AVAILABLE DATA:

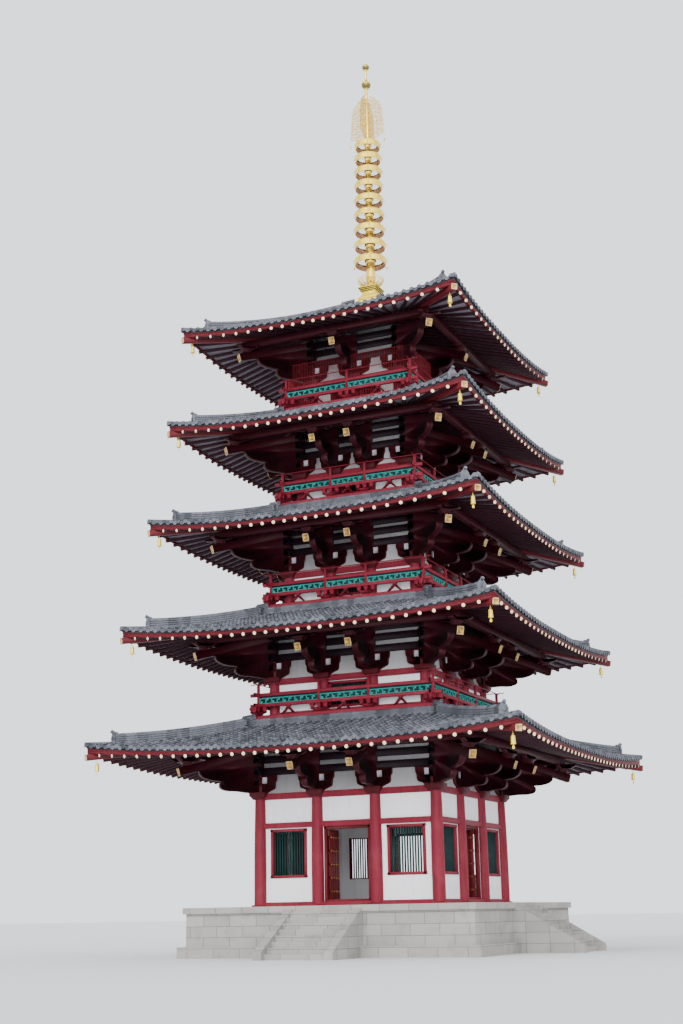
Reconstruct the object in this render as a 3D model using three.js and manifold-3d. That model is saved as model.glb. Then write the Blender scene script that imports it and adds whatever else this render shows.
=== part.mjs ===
// Five-storey timber pagoda: stone platform, hollow storeys that step inwards, tiled hipped roofs
// on cloud-shaped brackets, balconies with railings, and a gilded finial with nine rings.
// Millimetres, +Z up, origin on the ground under the centre. The front faces -Y, the right side +X.

import * as THREE from 'three';
import { mergeVertices } from 'three/addons/utils/BufferGeometryUtils.js';
import Module from 'manifold-3d';

const wasm = await Module();
wasm.setup();

// Driving dimensions
const TOTAL_HEIGHT = 39200;
const SEAT = 0.3;                   // gap left where one piece rests on or butts another

// One entry a storey. body: half width at the column line. columns: places of the columns along a
// side. floor: level the walls stand on. head: top of the head beam. eave: half width at the hip ends.
const PLATFORM_TOP = 1800;
const STOREYS = [
  { body: 3640, columns: [-3640, -1200, 1200, 3640], floor: PLATFORM_TOP, head: 6030, eave: 8500 },
  { body: 3210, columns: [-3210, -1050, 1050, 3210], floor: 9030, head: 10520, eave: 7620, rail: 3690 },
  { body: 2740, columns: [-2740, -880, 880, 2740], floor: 13520, head: 14880, eave: 6910, rail: 3310 },
  { body: 2340, columns: [-2340, -760, 760, 2340], floor: 17820, head: 19070, eave: 6390, rail: 2930 },
  { body: 1950, columns: [-1950, 0, 1950], floor: 21960, head: 23220, eave: 6010, rail: 2800 },
];
const LAST = STOREYS.length - 1;

// Platform and steps
const PLATFORM = { half: 5700, plinthHalf: 5950, plinthTop: 400, copingHalf: 5800, copingDepth: 220 };
const STEPS = { count: 9, tread: 300, width: 2400, cheek: 320 };

// Columns, walls and the beams that tie them
const COLUMN_RADIUS = 210;
const COLUMN_SIDES = 8;
const WALL_FACE = 20;               // the wall's outer face lies this far inside the column line
const WALL_INNER = 180;             // and its inner face this far
const HEAD_BEAM = { depth: 220, out: 110 };
const SILL_BEAM = { depth: 160, out: 120 };
const DOOR = { half: 950, top: 4700, jamb: 100, leaf: 60 };
const LOWER_WINDOW = { half: 700, bottom: 2900, top: 4600 };
const UPPER_WINDOW = { sill: 260, drop: 330, margin: 260 };
const TOP_WINDOW = { from: 270, to: 1080 };

// Bracket zone: heights above the head beam
const BRACKET_THICK = 280;
const BEAM_OUT = 100;               // face of the beam stack, out from the column line
const TOP_STACK = 2400;             // height of the beam stack on the top storey
const PURLIN = { out: 2100, width: 250, depth: 260 };
const BLOCK_HALF = 110;              // of the bearing block under the purlin
const ARM = [                       // two cloud lobes and the tail rafter's end: out from wall, up
  [0, 30], [600, 90], [1080, 170], [1160, 440], [1430, 500], [1660, 650], [1700, 910], [2300, 690],
];
const TAIL = { end: 2320, top: 1010, slope: 0.4 };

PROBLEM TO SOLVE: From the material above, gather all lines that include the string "three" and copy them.

FINISHED EXERCISE:
Reconstruct the object in this render as a 3D model using three.js and manifold-3d. That model is saved as model.glb. Then write the Blender scene script that imports it and adds whatever else this render shows.
import * as THREE from 'three';
import { mergeVertices } from 'three/addons/utils/BufferGeometryUtils.js';